Abuse on social media has been making some headlines lately. Earlier this month Facebook, Google and Twitter were forced, by the German government, to take a stronger stand on hate speech, making it easier for users and anti-racism groups to report hate speech by creating specialist teams to deal with these incidents at the three companies.

The reason for that order was a recent rise in hate speech as a result of the Syrian refugee crisis, over a million of whom are set to be coming to Germany in the coming year.  It was also the result of an investigation into Facebook by the Germany government last month over whether or not Facebook had failed to remove hate speech.

Of course, there are all sorts of thorny problems that come with trying to crack down on such things, namely issues of freedom on speech.

Mark Zuckerberg has, in a way, been talking out of both sides of his mouth on this issue. While at once voicing support of Muslims, telling them, "you are always welcome here and that we will fight to protect your rights and create a peaceful and safe environment for you," he has also defaulted to the "it's free speech" argument when confronted with hateful language used on Facebook.

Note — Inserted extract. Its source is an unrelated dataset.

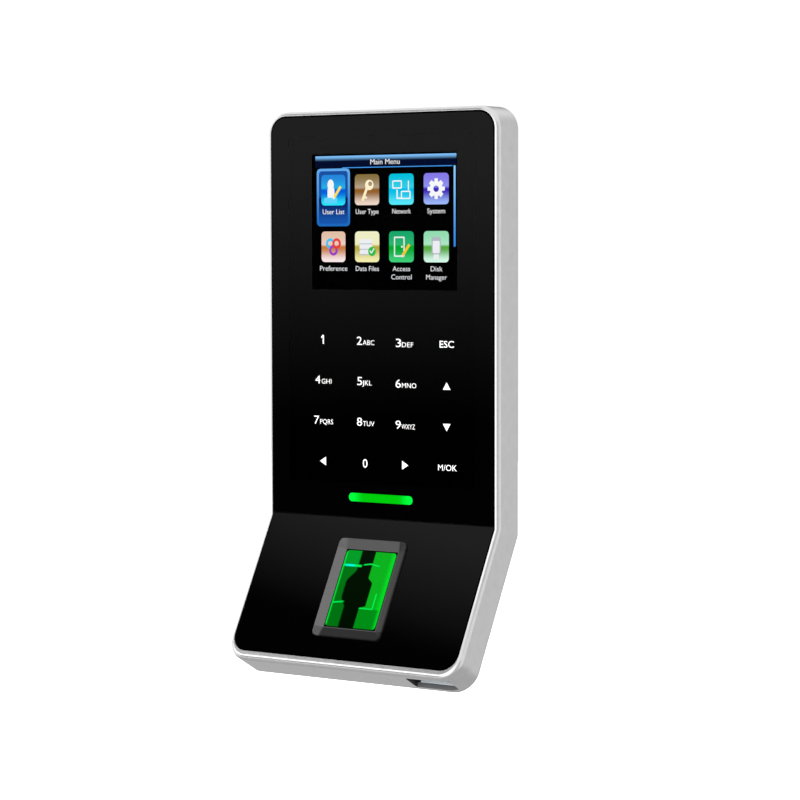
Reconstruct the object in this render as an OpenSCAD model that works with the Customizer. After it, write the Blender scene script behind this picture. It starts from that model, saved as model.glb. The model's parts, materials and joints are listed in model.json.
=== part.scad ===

"We're trying to connect everyone in the world and give everyone a voice," Zuckerberg said in a town hall meeting following the Charle Hebdo attacks in Paris in January. "This is about freedom of expression."

Twitter, and the other social networks, have two issues to deal with. First is that fine line between freedom of speech and abuse, and the second is whether or not they can ever really eradicate that abuse from their sites. Both are issues that they will likely be dealing with for years to come.